Line the bottom of your pie pan with one crust. To transfer just get the crust to stick slightly to the pin (or hold it with a finger) and roll it up half way and lift it onto the pan, then unroll. Make sure the crust sits in the bottom edge, pull the crust edge toward the center of the pan and press it gently into the edge where the side meets the bottom. Do not pull when you do this or you’ll stretch it out and it will be uneven, uneven=bad. If you choose the pecan option, spread them evenly on top of the bottom crust. Scoop the spiced apples into the crusted pan using your hands to strain out some of the accumulated liquid; you can add a couple tablespoons of the liquid just don't pour the apples in. I don’t like soupy pies, so I do this as a preventative measure, there will still be plenty of liquid I promise. Stud the apples with the 2 tablespoons of butter and cover with the top crust using the same transfer method as the bottom.

Fold the bottom crust edge over the top crust edge and roll or pinch to seal.
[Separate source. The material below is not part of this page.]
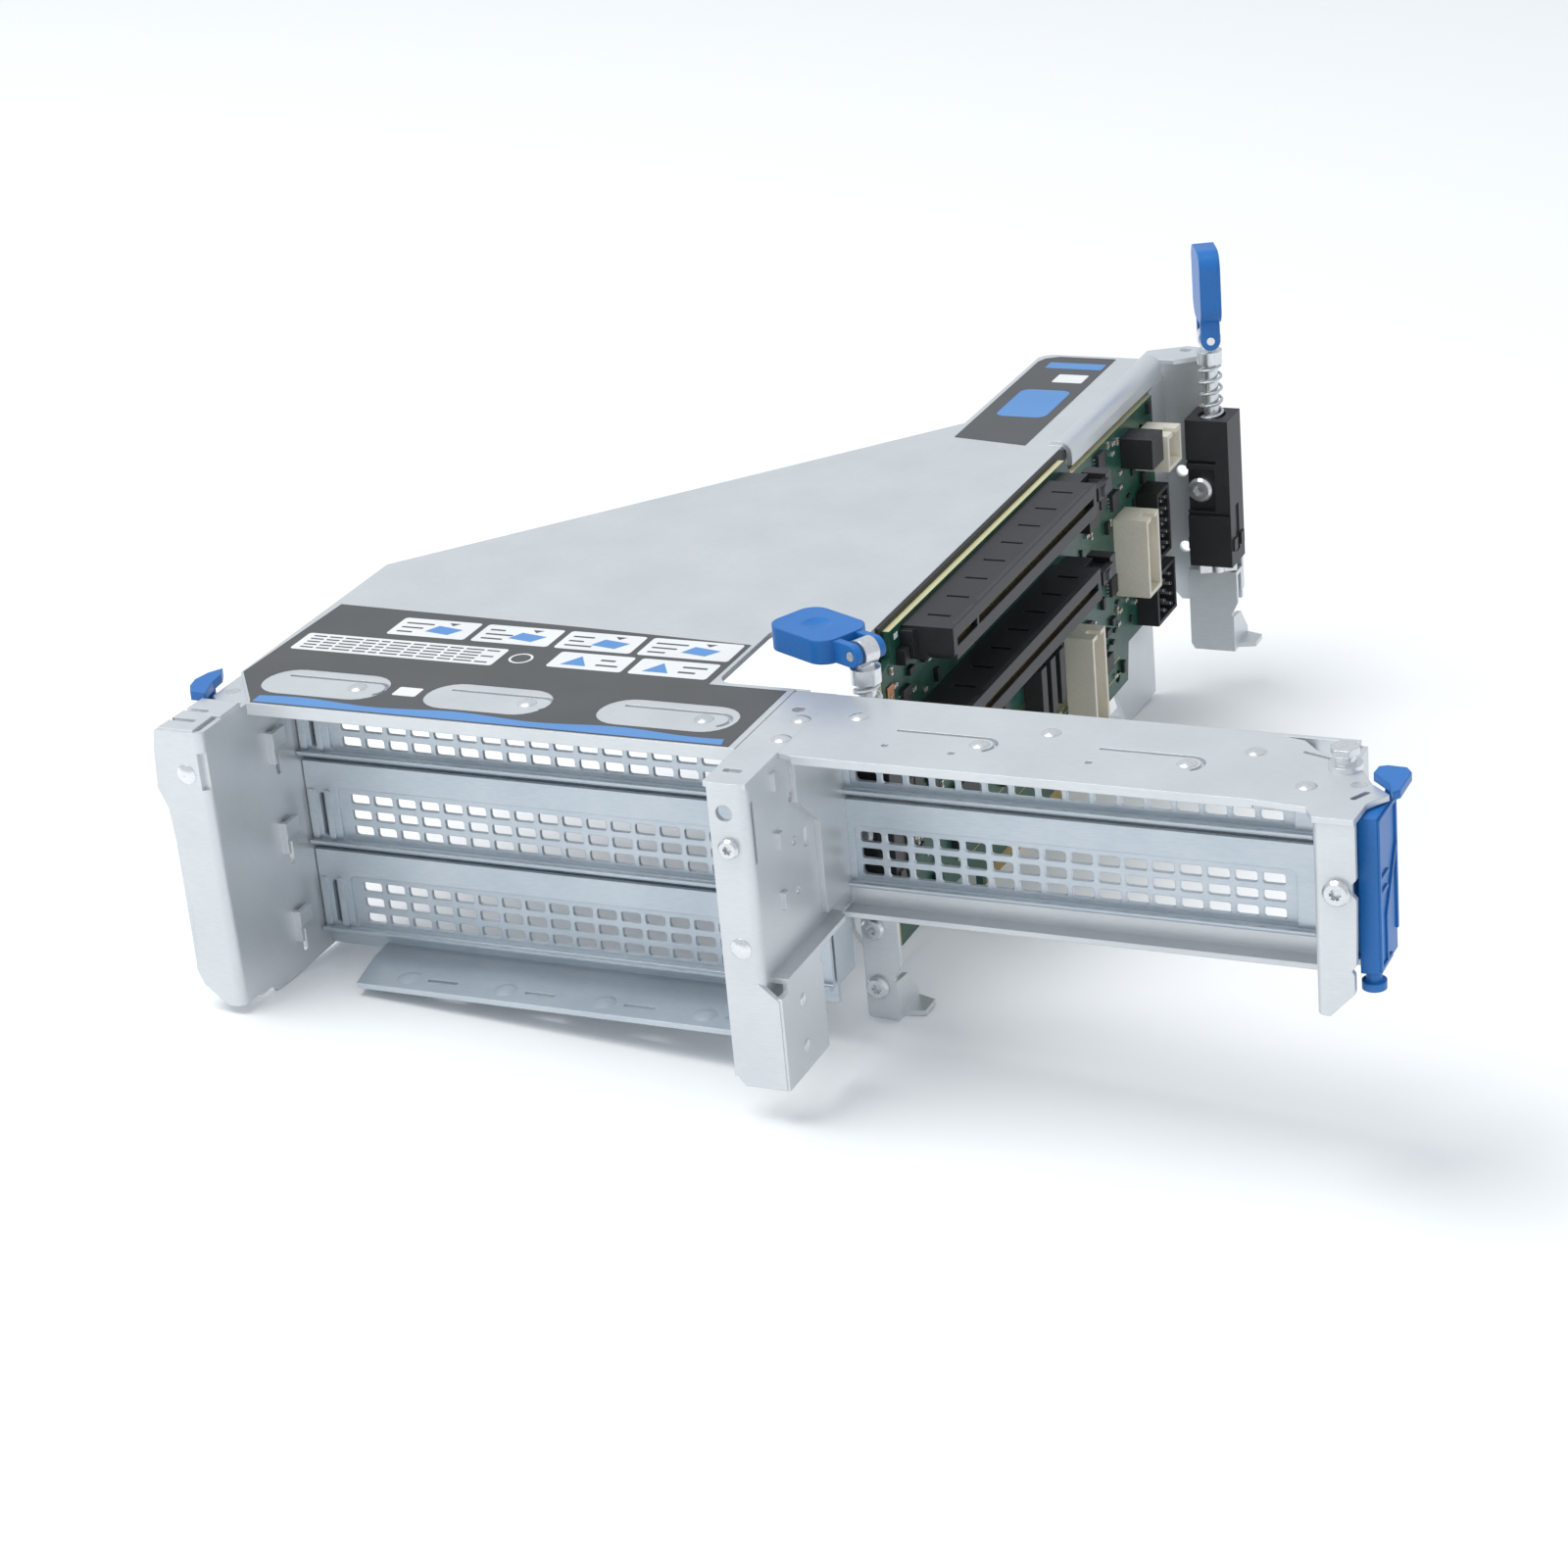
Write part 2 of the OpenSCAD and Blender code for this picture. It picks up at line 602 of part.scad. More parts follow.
function upper_z() = -2.1 - connector_t;
function left_z(i) = -2 * sheet_t - 0.5 - connector_t - slot_pitch * i;

module right_connector(i) color(black)
    translate([board_x1, connector_start, upper_z() - slot_pitch * i]) slot_connector();
module connector_upper() right_connector(0);
module connector_lower() right_connector(1);
module left_connector(i) color(black)
    translate([board_x0, connector_start, left_z(i)]) mirror([1, 0, 0]) slot_connector();

// The little lever that locks a card, on the pin in a connector's end block
module card_lever(i) color(black)
    translate([board_x1 + lever_at.x, connector_start + lever_at.y,
        upper_z() - slot_pitch * i + connector_t / 2]) difference() {
            union() {
                cylinder(h = 2, r = 1.8, center = true);
                translate([0, 0, -1]) linear_extrude(2)
                    polygon([[0, -1.6], [5.4, -3.2], [7.4, -0.6], [6.4, 4.6], [0.2, 4.6]]);
                translate([0.2, 4.3, -2.6]) cube([5.8, 3.7, 5.2]);
                translate([5.2, -3, -1.6]) cube([1.6, 7.5, 3.2]);
            }
            cylinder(h = 8, r = lever_pin_r + running_gap, center = true);
        }
module connector_lever_upper() card_lever(0);
module connector_lever_lower() card_lever(1);

// A socket for a power lead: an open box with a latch slot
module socket(size, wall = 1.1) {
    difference() {
        cube(size);
        translate([size.x - 6, wall, wall]) cube([7, size.y - 2 * wall, size.z - 2 * wall]);
        translate([size.x - 3, size.y / 2 - 1.2, size.z - 2]) cube([4, 2.4, 3]);
    }
}

module power_sockets() color(cream) {
    x = board_x1;
    translate([x, 200, -20.5]) socket([8.5, 10, 9]);
    translate([x, 182, -46]) socket([8.5, 9, 19.5]);
    translate([x, 145, -66]) socket([7, 9, 24]);
}

// A two-row pin header in its shroud
module header(size, pins) {
    difference() {
        cube(size);
        translate([1.5, 1, 1]) cube([size.x, size.y - 2, size.z - 2]);
    }
    for (k = [0:pins - 1], r = [0, 1])
        translate([1, size.y * (0.33 + 0.34 * r), 2.6 + k * (size.z - 5.2) / (pins - 1)])
            rotate([0, 90, 0]) cylinder(h = size.x - 0.6, r = 0.35, $fn = 16);
}

module pin_headers() color(black) {
    x = board_x1;
    translate([x, 196, -59]) header([5.5, 14, 13], 4);
    translate([x, 199, -43]) header([5.5, 9, 17], 5);
    translate([x, 190, -16.5]) cube([8, 8, 7.5]);
}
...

Using a sharp knife, cut at least five 1 inch slits into the top crust. The slits are important, if steam (water) can’t escape fast enough it will just sort of hang out in your filling and give you the dreaded soup. Brush the top crust with a little beaten egg and milk and sprinkle a little sugar if you want it shiny. Bake at 400F for 10 minutes, then lower the heat to 375F and bake for 80 minutes. Let cool 1 hour before serving.

The Thanksgiving pie made me laugh, the crust had baked in the lovely dome shape it took when laid over the massive pile of apples, but as the apples cooked down they left the upper portion of the dome empty. This is not a problem for me, but if it is for you the solution is to slice your apples thin and layer them in a way that reduces air pockets. The flatter the apples lay, the less room they will have to shrink. Another solution would be to precook your filling, then lay it into the crust and bake, although I'm not sure what the cooking time would be for that.